My dad found it almost in his yard


----------



## dtala (Oct 15, 2011)

prolly coastal plains chert from there....


----------



## woods-n-water (Oct 15, 2011)

Nicodemus said:


> I see several perfect platforms all ready to be tapped with a hammerstone. Knock off a couple of spalls and let`s see what quality it is.

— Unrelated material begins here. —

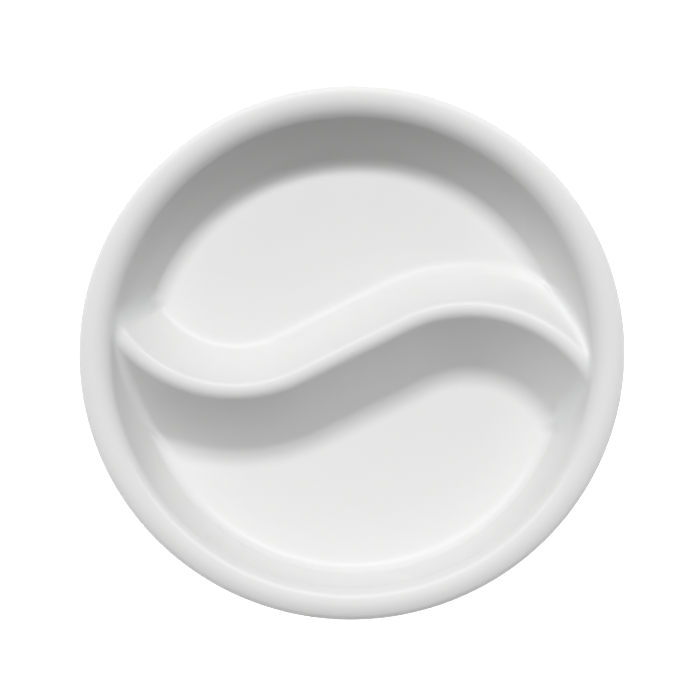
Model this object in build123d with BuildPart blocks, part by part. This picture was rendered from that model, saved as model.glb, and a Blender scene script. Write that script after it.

Where would ya hit it at.?


----------



## choctawlb (Oct 16, 2011)

On the platforms  Sorry couldn't pass that up. Actually a platform is a flat place on the stone with a angle of 90 degrees or less, if the angle is greater than 90 degrees it is not a suitable platform without being altered before striking it.
Ken


----------



## woods-n-water (Oct 16, 2011)

choctawlb said:


> On the platforms  Sorry couldn't pass that up. Actually a platform is a flat place on the stone with a angle of 90 degrees or less, if the angle is greater than 90 degrees it is not a suitable platform without being altered before striking it.
> Ken



Thanks for the smart remark choctawlb......were not all native american's. natural arrow head master's


----------



## dutchman (Oct 17, 2011)

woods-n-water said:


> Thanks for the smart remark choctawlb......were not all native american's. natural arrow head master's



It ain't like he didn't answer the question . He could have let the remark just lay there...don't take things too personally.


----------



## jcinpc (Oct 17, 2011)

your gonna have to spall down into that thing, dont just take a taste off the edge where the darker colors usually are. I personally have always favored the 20-40lb heads but then again I mess around with coral.
If you dont have or are not comfortable working with a hammerstone, take a 5lb sledge hammer head and put it( minus the handle) in a good and hot fire and burn the temper out so when its ready you have a hammer that will absorb the hit/shock, like a copper bopper, and not mess up your rock.
If this sounds all like a foreign language , it is and I apologize


----------



## michael988 (Oct 18, 2011)

dtala said:


> prolly coastal plains chert from there....



thats what im thinking


----------



## CAL (Oct 18, 2011)

Jamie,are you sure that isn't lime rock? I'm going to Jet's and look at it unless you have it!


----------



## chehawknapper (Oct 18, 2011)

The chert silica precipitates inside of limestone (calcium carbonate). You can quickly tell if there is any chert inside by the weight - chert is considerably heavier than just limestone


----------



## ellaville hunter (Oct 18, 2011)

It is at his house andno I am not sure. Go check it out


----------



## dutchman (Oct 19, 2011)

jcinpc said:


> your gonna have to spall down into that thing, dont just take a taste off the edge where the darker colors usually are. I personally have always favored the 20-40lb heads but then again I mess around with coral.
> If you dont have or are not comfortable working with a hammerstone, take a 5lb sledge hammer head and put it( minus the handle) in a good and hot fire and burn the temper out so when its ready you have a hammer that will absorb the hit/shock, like a copper bopper, and not mess up your rock.
> If this sounds all like a foreign language , it is and I apologize



 Good man!


----------